-- START --

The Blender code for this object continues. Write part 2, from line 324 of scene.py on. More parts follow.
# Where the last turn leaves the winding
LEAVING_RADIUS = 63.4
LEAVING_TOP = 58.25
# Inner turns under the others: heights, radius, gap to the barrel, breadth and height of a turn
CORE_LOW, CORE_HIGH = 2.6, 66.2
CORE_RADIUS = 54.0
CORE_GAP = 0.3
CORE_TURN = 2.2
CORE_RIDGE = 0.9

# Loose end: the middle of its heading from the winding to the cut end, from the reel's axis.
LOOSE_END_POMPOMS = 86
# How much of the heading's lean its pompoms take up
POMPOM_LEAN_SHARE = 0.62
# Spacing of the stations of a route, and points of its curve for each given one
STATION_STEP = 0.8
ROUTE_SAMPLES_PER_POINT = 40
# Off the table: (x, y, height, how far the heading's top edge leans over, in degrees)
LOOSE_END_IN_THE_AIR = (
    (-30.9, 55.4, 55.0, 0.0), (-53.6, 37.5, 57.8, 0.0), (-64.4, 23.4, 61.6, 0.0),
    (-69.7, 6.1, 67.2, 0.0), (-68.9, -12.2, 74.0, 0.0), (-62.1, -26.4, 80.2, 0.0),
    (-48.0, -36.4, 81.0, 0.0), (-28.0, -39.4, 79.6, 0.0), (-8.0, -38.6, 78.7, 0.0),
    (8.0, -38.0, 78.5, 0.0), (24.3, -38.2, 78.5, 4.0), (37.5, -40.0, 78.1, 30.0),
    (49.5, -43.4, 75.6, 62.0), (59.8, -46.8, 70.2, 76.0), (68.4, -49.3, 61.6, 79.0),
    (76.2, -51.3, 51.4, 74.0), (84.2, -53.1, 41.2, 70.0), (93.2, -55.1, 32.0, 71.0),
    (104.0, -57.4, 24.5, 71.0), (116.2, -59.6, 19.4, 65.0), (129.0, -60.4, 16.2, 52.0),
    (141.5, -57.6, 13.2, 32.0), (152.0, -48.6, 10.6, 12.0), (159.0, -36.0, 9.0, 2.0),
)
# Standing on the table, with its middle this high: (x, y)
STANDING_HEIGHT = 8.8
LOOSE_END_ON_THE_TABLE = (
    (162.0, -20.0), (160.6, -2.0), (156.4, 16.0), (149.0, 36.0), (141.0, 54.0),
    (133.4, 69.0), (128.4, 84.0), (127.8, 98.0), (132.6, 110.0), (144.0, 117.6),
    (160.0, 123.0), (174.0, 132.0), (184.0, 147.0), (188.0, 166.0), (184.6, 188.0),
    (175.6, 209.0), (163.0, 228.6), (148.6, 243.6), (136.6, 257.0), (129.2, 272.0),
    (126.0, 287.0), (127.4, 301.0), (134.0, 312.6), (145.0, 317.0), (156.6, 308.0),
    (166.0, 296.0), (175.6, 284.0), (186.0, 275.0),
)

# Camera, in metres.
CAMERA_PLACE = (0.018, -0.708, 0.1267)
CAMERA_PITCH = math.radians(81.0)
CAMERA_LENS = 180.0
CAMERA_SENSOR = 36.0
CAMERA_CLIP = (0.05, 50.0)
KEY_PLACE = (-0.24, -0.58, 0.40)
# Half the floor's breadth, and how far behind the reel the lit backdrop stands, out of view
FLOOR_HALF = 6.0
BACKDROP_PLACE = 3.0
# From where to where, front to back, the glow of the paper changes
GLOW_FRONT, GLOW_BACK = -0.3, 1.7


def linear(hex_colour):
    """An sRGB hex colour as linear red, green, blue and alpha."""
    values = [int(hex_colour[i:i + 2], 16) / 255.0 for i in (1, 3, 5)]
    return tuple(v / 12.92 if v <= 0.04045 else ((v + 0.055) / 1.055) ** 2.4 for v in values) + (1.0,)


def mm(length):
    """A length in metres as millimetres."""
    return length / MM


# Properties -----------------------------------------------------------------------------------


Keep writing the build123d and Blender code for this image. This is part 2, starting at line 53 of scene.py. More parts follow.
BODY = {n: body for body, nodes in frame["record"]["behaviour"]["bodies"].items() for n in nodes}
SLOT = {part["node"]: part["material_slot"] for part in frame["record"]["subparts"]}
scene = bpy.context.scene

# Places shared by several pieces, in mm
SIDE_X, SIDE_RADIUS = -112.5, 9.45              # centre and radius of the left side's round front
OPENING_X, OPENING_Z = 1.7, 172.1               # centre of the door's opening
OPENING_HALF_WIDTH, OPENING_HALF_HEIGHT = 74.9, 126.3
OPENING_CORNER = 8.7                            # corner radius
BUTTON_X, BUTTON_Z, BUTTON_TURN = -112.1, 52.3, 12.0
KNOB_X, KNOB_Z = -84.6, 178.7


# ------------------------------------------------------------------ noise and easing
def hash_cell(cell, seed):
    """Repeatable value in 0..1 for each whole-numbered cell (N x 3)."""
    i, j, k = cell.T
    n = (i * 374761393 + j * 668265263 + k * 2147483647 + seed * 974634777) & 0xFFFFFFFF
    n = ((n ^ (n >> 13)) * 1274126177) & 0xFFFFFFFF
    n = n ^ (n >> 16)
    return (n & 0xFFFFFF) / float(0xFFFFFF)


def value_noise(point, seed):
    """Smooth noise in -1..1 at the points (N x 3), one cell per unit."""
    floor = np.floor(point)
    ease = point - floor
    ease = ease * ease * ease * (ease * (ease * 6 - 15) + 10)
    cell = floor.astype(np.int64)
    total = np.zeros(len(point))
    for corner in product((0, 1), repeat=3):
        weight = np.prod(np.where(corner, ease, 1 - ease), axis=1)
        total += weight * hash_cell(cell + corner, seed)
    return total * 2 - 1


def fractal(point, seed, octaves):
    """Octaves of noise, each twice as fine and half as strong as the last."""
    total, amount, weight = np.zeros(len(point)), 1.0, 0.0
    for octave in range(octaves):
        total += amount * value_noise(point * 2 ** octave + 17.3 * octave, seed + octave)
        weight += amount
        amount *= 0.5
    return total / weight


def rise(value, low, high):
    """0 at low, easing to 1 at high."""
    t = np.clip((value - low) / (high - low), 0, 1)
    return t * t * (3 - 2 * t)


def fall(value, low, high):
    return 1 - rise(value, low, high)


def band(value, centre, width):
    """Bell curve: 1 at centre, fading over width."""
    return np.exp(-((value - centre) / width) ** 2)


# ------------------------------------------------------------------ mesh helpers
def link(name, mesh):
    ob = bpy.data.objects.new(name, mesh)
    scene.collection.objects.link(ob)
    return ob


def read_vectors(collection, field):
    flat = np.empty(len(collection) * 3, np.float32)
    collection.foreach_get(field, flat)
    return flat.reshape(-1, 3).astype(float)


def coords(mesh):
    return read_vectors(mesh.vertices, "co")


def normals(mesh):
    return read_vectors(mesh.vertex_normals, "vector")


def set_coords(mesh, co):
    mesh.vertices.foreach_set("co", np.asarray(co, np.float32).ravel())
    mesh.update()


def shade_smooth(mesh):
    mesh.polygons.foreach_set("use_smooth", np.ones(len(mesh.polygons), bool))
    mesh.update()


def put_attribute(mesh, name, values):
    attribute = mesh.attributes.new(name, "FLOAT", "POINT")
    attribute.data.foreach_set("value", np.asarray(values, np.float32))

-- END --

## GIVEN EXERCISE
Retype the listing above in full, with no alterations.

## PROBLEM SOLUTION
The Blender code for this object continues. Write part 2, from line 324 of scene.py on. More parts follow.
# Where the last turn leaves the winding
LEAVING_RADIUS = 63.4
LEAVING_TOP = 58.25
# Inner turns under the others: heights, radius, gap to the barrel, breadth and height of a turn
CORE_LOW, CORE_HIGH = 2.6, 66.2
CORE_RADIUS = 54.0
CORE_GAP = 0.3
CORE_TURN = 2.2
CORE_RIDGE = 0.9

# Loose end: the middle of its heading from the winding to the cut end, from the reel's axis.
LOOSE_END_POMPOMS = 86
# How much of the heading's lean its pompoms take up
POMPOM_LEAN_SHARE = 0.62
# Spacing of the stations of a route, and points of its curve for each given one
STATION_STEP = 0.8
ROUTE_SAMPLES_PER_POINT = 40
# Off the table: (x, y, height, how far the heading's top edge leans over, in degrees)
LOOSE_END_IN_THE_AIR = (
    (-30.9, 55.4, 55.0, 0.0), (-53.6, 37.5, 57.8, 0.0), (-64.4, 23.4, 61.6, 0.0),
    (-69.7, 6.1, 67.2, 0.0), (-68.9, -12.2, 74.0, 0.0), (-62.1, -26.4, 80.2, 0.0),
    (-48.0, -36.4, 81.0, 0.0), (-28.0, -39.4, 79.6, 0.0), (-8.0, -38.6, 78.7, 0.0),
    (8.0, -38.0, 78.5, 0.0), (24.3, -38.2, 78.5, 4.0), (37.5, -40.0, 78.1, 30.0),
    (49.5, -43.4, 75.6, 62.0), (59.8, -46.8, 70.2, 76.0), (68.4, -49.3, 61.6, 79.0),
    (76.2, -51.3, 51.4, 74.0), (84.2, -53.1, 41.2, 70.0), (93.2, -55.1, 32.0, 71.0),
    (104.0, -57.4, 24.5, 71.0), (116.2, -59.6, 19.4, 65.0), (129.0, -60.4, 16.2, 52.0),
    (141.5, -57.6, 13.2, 32.0), (152.0, -48.6, 10.6, 12.0), (159.0, -36.0, 9.0, 2.0),
)
# Standing on the table, with its middle this high: (x, y)
STANDING_HEIGHT = 8.8
LOOSE_END_ON_THE_TABLE = (
    (162.0, -20.0), (160.6, -2.0), (156.4, 16.0), (149.0, 36.0), (141.0, 54.0),
    (133.4, 69.0), (128.4, 84.0), (127.8, 98.0), (132.6, 110.0), (144.0, 117.6),
    (160.0, 123.0), (174.0, 132.0), (184.0, 147.0), (188.0, 166.0), (184.6, 188.0),
    (175.6, 209.0), (163.0, 228.6), (148.6, 243.6), (136.6, 257.0), (129.2, 272.0),
    (126.0, 287.0), (127.4, 301.0), (134.0, 312.6), (145.0, 317.0), (156.6, 308.0),
    (166.0, 296.0), (175.6, 284.0), (186.0, 275.0),
)

# Camera, in metres.
CAMERA_PLACE = (0.018, -0.708, 0.1267)
CAMERA_PITCH = math.radians(81.0)
CAMERA_LENS = 180.0
CAMERA_SENSOR = 36.0
CAMERA_CLIP = (0.05, 50.0)
KEY_PLACE = (-0.24, -0.58, 0.40)
# Half the floor's breadth, and how far behind the reel the lit backdrop stands, out of view
FLOOR_HALF = 6.0
BACKDROP_PLACE = 3.0
# From where to where, front to back, the glow of the paper changes
GLOW_FRONT, GLOW_BACK = -0.3, 1.7


def linear(hex_colour):
    """An sRGB hex colour as linear red, green, blue and alpha."""
    values = [int(hex_colour[i:i + 2], 16) / 255.0 for i in (1, 3, 5)]
    return tuple(v / 12.92 if v <= 0.04045 else ((v + 0.055) / 1.055) ** 2.4 for v in values) + (1.0,)


def mm(length):
    """A length in metres as millimetres."""
    return length / MM


# Properties -----------------------------------------------------------------------------------


Keep writing the build123d and Blender code for this image. This is part 2, starting at line 53 of scene.py. More parts follow.
BODY = {n: body for body, nodes in frame["record"]["behaviour"]["bodies"].items() for n in nodes}
SLOT = {part["node"]: part["material_slot"] for part in frame["record"]["subparts"]}
scene = bpy.context.scene

# Places shared by several pieces, in mm
SIDE_X, SIDE_RADIUS = -112.5, 9.45              # centre and radius of the left side's round front
OPENING_X, OPENING_Z = 1.7, 172.1               # centre of the door's opening
OPENING_HALF_WIDTH, OPENING_HALF_HEIGHT = 74.9, 126.3
OPENING_CORNER = 8.7                            # corner radius
BUTTON_X, BUTTON_Z, BUTTON_TURN = -112.1, 52.3, 12.0
KNOB_X, KNOB_Z = -84.6, 178.7


# ------------------------------------------------------------------ noise and easing
def hash_cell(cell, seed):
    """Repeatable value in 0..1 for each whole-numbered cell (N x 3)."""
    i, j, k = cell.T
    n = (i * 374761393 + j * 668265263 + k * 2147483647 + seed * 974634777) & 0xFFFFFFFF
    n = ((n ^ (n >> 13)) * 1274126177) & 0xFFFFFFFF
    n = n ^ (n >> 16)
    return (n & 0xFFFFFF) / float(0xFFFFFF)


def value_noise(point, seed):
    """Smooth noise in -1..1 at the points (N x 3), one cell per unit."""
    floor = np.floor(point)
    ease = point - floor
    ease = ease * ease * ease * (ease * (ease * 6 - 15) + 10)
    cell = floor.astype(np.int64)
    total = np.zeros(len(point))
    for corner in product((0, 1), repeat=3):
        weight = np.prod(np.where(corner, ease, 1 - ease), axis=1)
        total += weight * hash_cell(cell + corner, seed)
    return total * 2 - 1


def fractal(point, seed, octaves):
    """Octaves of noise, each twice as fine and half as strong as the last."""
    total, amount, weight = np.zeros(len(point)), 1.0, 0.0
    for octave in range(octaves):
        total += amount * value_noise(point * 2 ** octave + 17.3 * octave, seed + octave)
        weight += amount
        amount *= 0.5
    return total / weight


def rise(value, low, high):
    """0 at low, easing to 1 at high."""
    t = np.clip((value - low) / (high - low), 0, 1)
    return t * t * (3 - 2 * t)


def fall(value, low, high):
    return 1 - rise(value, low, high)


def band(value, centre, width):
    """Bell curve: 1 at centre, fading over width."""
    return np.exp(-((value - centre) / width) ** 2)


# ------------------------------------------------------------------ mesh helpers
def link(name, mesh):
    ob = bpy.data.objects.new(name, mesh)
    scene.collection.objects.link(ob)
    return ob


def read_vectors(collection, field):
    flat = np.empty(len(collection) * 3, np.float32)
    collection.foreach_get(field, flat)
    return flat.reshape(-1, 3).astype(float)


def coords(mesh):
    return read_vectors(mesh.vertices, "co")


def normals(mesh):
    return read_vectors(mesh.vertex_normals, "vector")


def set_coords(mesh, co):
    mesh.vertices.foreach_set("co", np.asarray(co, np.float32).ravel())
    mesh.update()


def shade_smooth(mesh):
    mesh.polygons.foreach_set("use_smooth", np.ones(len(mesh.polygons), bool))
    mesh.update()


def put_attribute(mesh, name, values):
    attribute = mesh.attributes.new(name, "FLOAT", "POINT")
    attribute.data.foreach_set("value", np.asarray(values, np.float32))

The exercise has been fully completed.